Introduction: The indication for statin treatment is common in patients with dyslipidaemia due to the risks of cardiovascular and metabolic diseases and their complications. Statins reduce the synthesis of liver cholesterol by competitively inhibiting the enzyme reductase-3-hydroxy-3- methylglutaryl-coenzyme A (HMG-CoA reductase), with many beneficial effects, but may cause liver or muscle damage.
Objective: To assess the implications of hepatoprotection against hepatic damage in patients with dyslipidaemia and hypercholesterolaemia, with cytolysis of different degrees.
Materials and methods: The study was performed on 220 subjects with hypercholesterolaemia, 40–60 years, of both sexes (53% women; 47% men), who received statins (20 mg/day). At treatment initiation, evaluation of the liver and cardiovascular was performed by laboratory tests and imaging (ultrasound, ECG), with control every 3 months.

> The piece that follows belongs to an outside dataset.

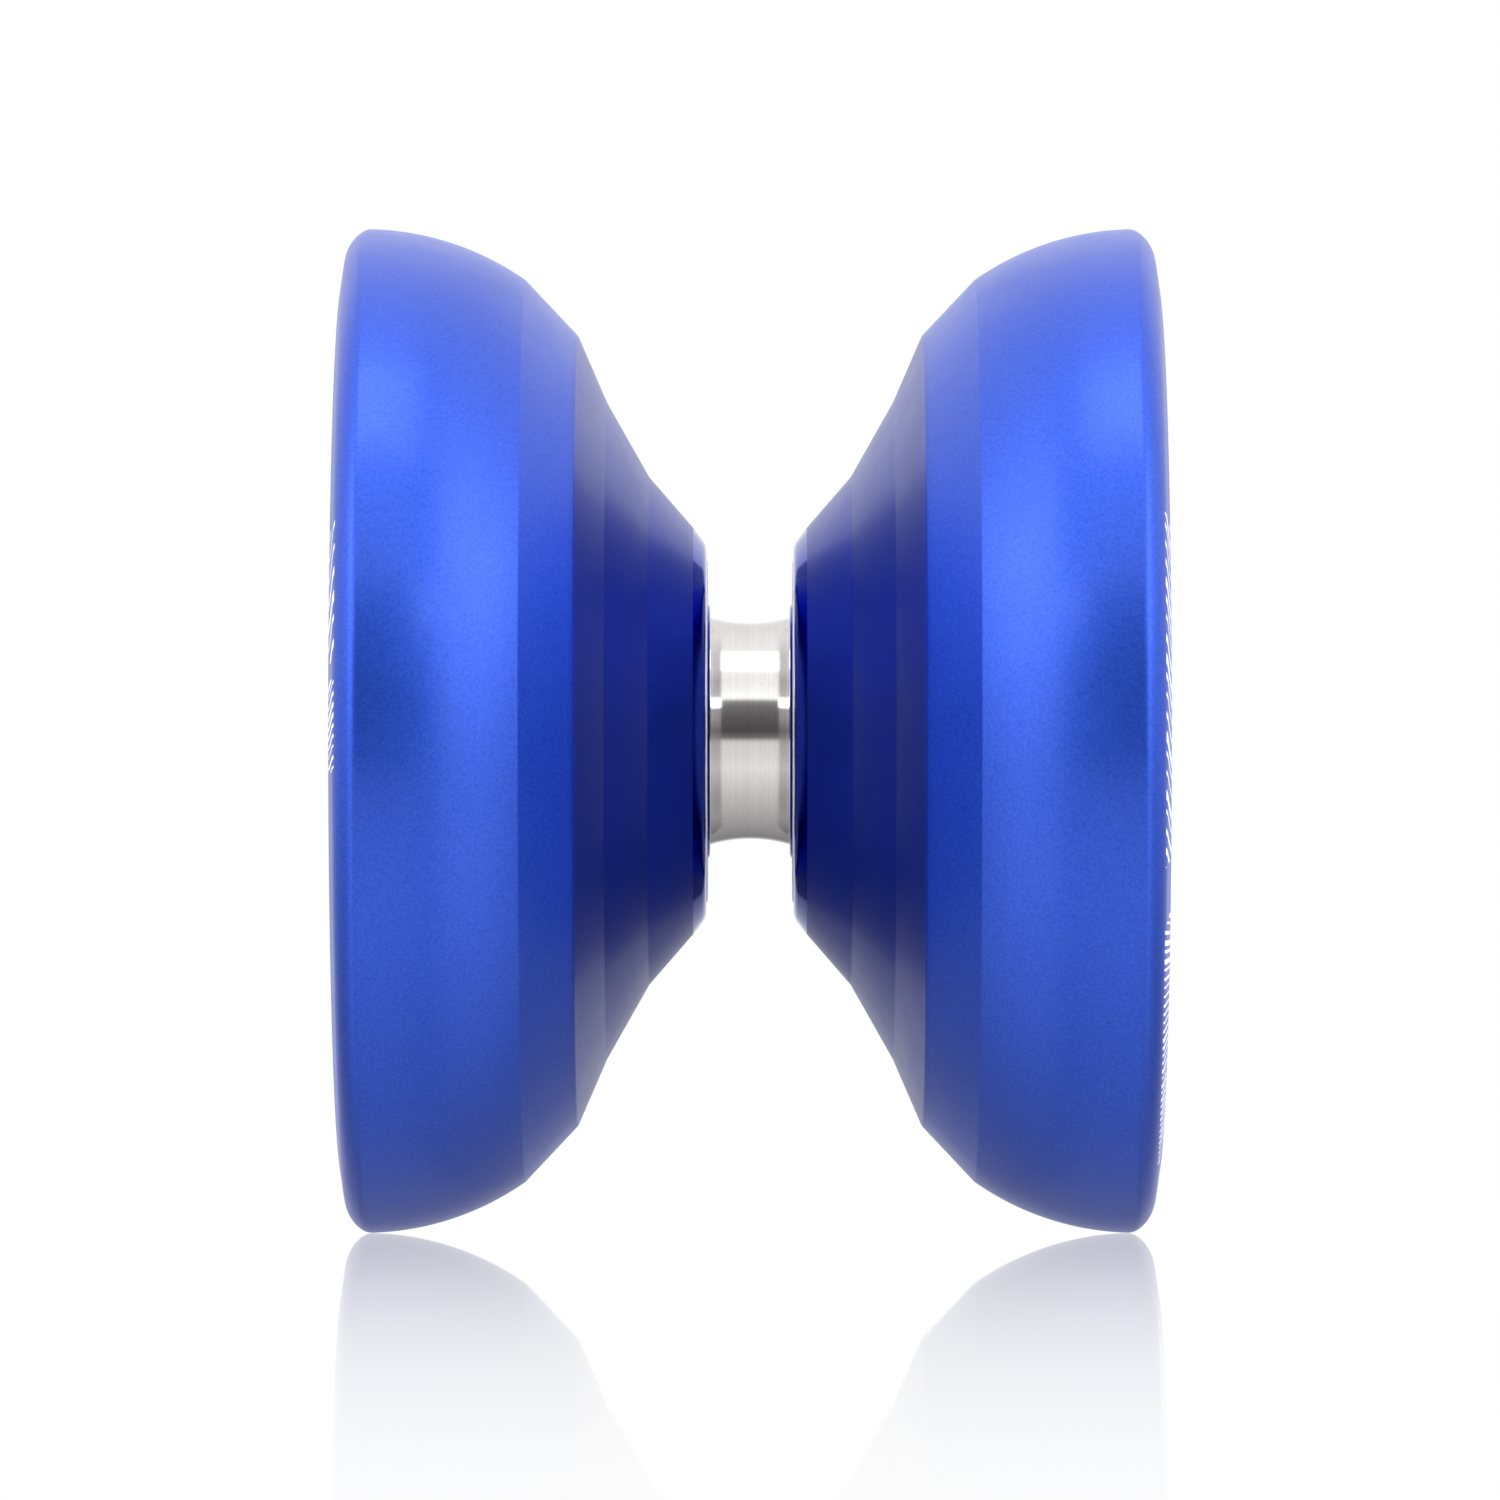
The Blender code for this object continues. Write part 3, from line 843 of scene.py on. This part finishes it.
def table_top_material():
    """White, with a mirror image that fades with the distance in front of or behind the axle."""
    fade_reach, fade_power, shine_share = 0.13, 1.5, 0.68
    made = bpy.data.materials.new("white_table_top")
    made.use_nodes = True
    made.node_tree.nodes.clear()
    n = Nodes(made.node_tree)
    across = n.add("SeparateXYZ", {0: n.object_place()}).outputs[1]
    away = n.math("POWER", n.math("DIVIDE", n.math("ABSOLUTE", across), fade_reach), fade_power)
    fade = n.math("EXPONENT", n.product(away, -1.0))
    fresnel = n.add("Fresnel", {"IOR": 1.45}).outputs[0]
    glow = add_shader(n, "Emission", {})
    gloss = add_shader(n, "BsdfGlossy", {"Color": (1, 1, 1, 1), "Roughness": 0.02})
    shine = n.product(fresnel, shine_share, fade)
    n.add("OutputMaterial", {0: add_shader(n, "MixShader", {0: shine, 1: glow, 2: gloss})})
    return made


def make_floor():
    """A white glossy table top. It takes no part in lighting the object: the tent below the horizon
    does that."""
    size, gap = 6.0, 0.02 * MM
    height = cad_box[LOW][Z] - gap
    corners = [(-size, -size), (size, -size), (size, size), (-size, size)]
    mesh = bpy.data.meshes.new("table_top")
    mesh.from_pydata([(x, y, height) for x, y in corners], [], [(0, 1, 2, 3)])
    mesh.materials.append(table_top_material())
    floor = bpy.data.objects.new("table_top", mesh)
    bpy.context.scene.collection.objects.link(floor)
    floor.visible_diffuse = False
    floor.visible_glossy = False
    floor.visible_shadow = False


# The tent's light by the angle about the x axis, in degrees: 0 is level towards the viewer, 90
# straight up, 180 the backdrop and 270 the table below. Each row gives the level in the middle of
# the tent, at the seams on both sides of that, and beside the seams.
TENT_LIGHT = [
    (0, 0.13, 0.27, 2.3),
    (15, 0.2, 0.56, 3.1),
    (24, 0.28, 0.6, 3.25),
    (27, 0.32, 4.2, 3.3),
    (32, 0.5, 5.0, 3.5),
    (35, 1.9, 3.0, 3.6),
    (38, 2.1, 0.95, 3.7),
    (46, 1.85, 0.82, 4.1),
    (56, 1.7, 0.75, 4.2),
    (67, 1.8, 1.0, 3.3),
    (70, 4.6, 1.05, 3.0),
    (92, 3.6, 1.1, 1.9),
    (95, 1.7, 1.2, 1.8),
    (118, 1.55, 1.45, 1.4),
    (150, 1.2, 0.95, 1.3),
    (180, 1.0, 1.0, 1.0),
    (205, 0.32, 0.3, 0.4),
    (230, 0.52, 0.3, 0.38),
    (255, 0.72, 0.55, 0.69),
    (285, 1.0, 0.56, 1.28),
    (320, 1.45, 0.95, 1.83),
    (348, 1.22, 0.68, 1.87),
    (353, 0.28, 0.4, 2.0),
    (360, 0.13, 0.27, 2.3),
]

# The side walls' light at the height of the object, and how much it rises towards straight up
SIDE_WALL_LIGHT = 1.15
SIDE_WALL_RISE = 1.3

# Where the tent's parts meet, as shares of the way to its sides: each change starts at the first
# and ends at the second. Overhead the seams draw in, down to this share of their width.
MIDDLE_ENDS = (0.39, 0.43)
SEAM_ENDS = (0.53, 0.59)
SIDE_WALL_STARTS = (0.75, 0.98)
LEAST_WIDTH = 0.5


def tent_level(n):
    """The tent's brightness in the direction of a ray."""
    x, y, z = n.add("SeparateXYZ", {0: n.add("TexCoord").outputs["Generated"]}).outputs
    angle = n.math("ARCTAN2", z, n.product(y, -1.0))
    turn = n.math("FRACT", n.math("DIVIDE", angle, 2 * math.pi))
    top = max(max(levels) for _, *levels in TENT_LIGHT)
    ramp = n.add("ValToRGB", {0: turn})
    stops = ramp.color_ramp.elements
    stops[0].position, stops[-1].position = 0, 1
    for row_angle, *_ in TENT_LIGHT[1:-1]:
        stops.new(row_angle / 360)
    for stop, (_, *levels) in zip(stops, TENT_LIGHT):
        stop.color = (*[level / top for level in levels], 1)
    middle, seam, beside = n.add("SeparateColor", {0: ramp.outputs[0]}).outputs

    sideways = n.math("ABSOLUTE", x)
    wall = n.ranged(sideways, *SIDE_WALL_STARTS, smooth=True)
    narrowing = n.math("ABSOLUTE", n.math("COSINE", n.product(turn, math.pi)))
    sideways = n.math("DIVIDE", sideways, n.math("MAXIMUM", narrowing, LEAST_WIDTH))
    past_middle = n.ranged(sideways, *MIDDLE_ENDS, smooth=True)
    past_seam = n.ranged(sideways, *SEAM_ENDS, smooth=True)
    inner_wall = n.math("MINIMUM", wall, past_seam)
    level = n.math("ADD", n.product(middle, n.math("SUBTRACT", 1.0, past_middle)),
                   n.product(seam, n.math("SUBTRACT", past_middle, past_seam)))
    level = n.math("ADD", level, n.product(beside, n.math("SUBTRACT", past_seam, inner_wall)))
    wall_light = n.math("ADD", n.product(z, SIDE_WALL_RISE / top), SIDE_WALL_LIGHT / top)
    level = n.math("ADD", level, n.product(inner_wall, wall_light))
    return n.product(level, top)


def make_tent():
    """A white light tent, into which the viewer looks through a dark opening. The backdrop itself
    shows as plain white."""
    world = bpy.data.worlds.new("light_tent")
    bpy.context.scene.world = world
    world.use_nodes = True
    world.node_tree.nodes.clear()
    n = Nodes(world.node_tree)
    tent = add_shader(n, "Background", {"Color": (1, 1, 1, 1), "Strength": tent_level(n)})
    plain = add_shader(n, "Background", {"Color": (1, 1, 1, 1)})
    seen = n.add("LightPath").outputs["Is Camera Ray"]
    n.add("OutputWorld", {0: add_shader(n, "MixShader", {0: seen, 1: tent, 2: plain})})


def make_camera():
    """Level with the axle and square to it, from 0.7 m, with a long lens."""
    distance, below_axle = 0.7, 1.06 * MM
    data = bpy.data.cameras.new("camera")
    data.lens = 300.9
    data.sensor_width = 36
    data.clip_start = 0.01
    camera = bpy.data.objects.new("camera", data)
    bpy.context.scene.collection.objects.link(camera)
    camera.location = (0, -distance, -below_axle)
    camera.rotation_euler = (math.pi / 2, 0, 0)
    bpy.context.scene.camera = camera


make_object()
make_floor()
make_tent()
make_camera()
bpy.context.scene.view_settings.view_transform = "Standard"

Results: All patients received statins for reducing LDL cholesterol, but also for antioxidant, anti-inflammatory, anticoagulant effects, ameliorating endothelial dysfunction and stabilising atheromatous plaques. Hepatic impairment with increased transaminases was reported in 17 patients (8%). The increases were moderate, about 3–4 times higher in five patients, for whom the type of statin was changed at 3 months follow-up; and two of them were switched to another lipid-lowering agent after 6 months.
Important increases of 8–10 times were determined in two patients, excluding other causes of liver damage, with the replacement of lipid-lowering class.
Conclusion: Hepatoprotection requires transaminase monitoring, periodically, with an increase involving therapeutic modifications. The conduct consists in establishing statin tolerance, replacing lipid-lowering class, together with hepatic protective medication and the control of other risk factors (steatosis, viruses, alcohol, drug interactions).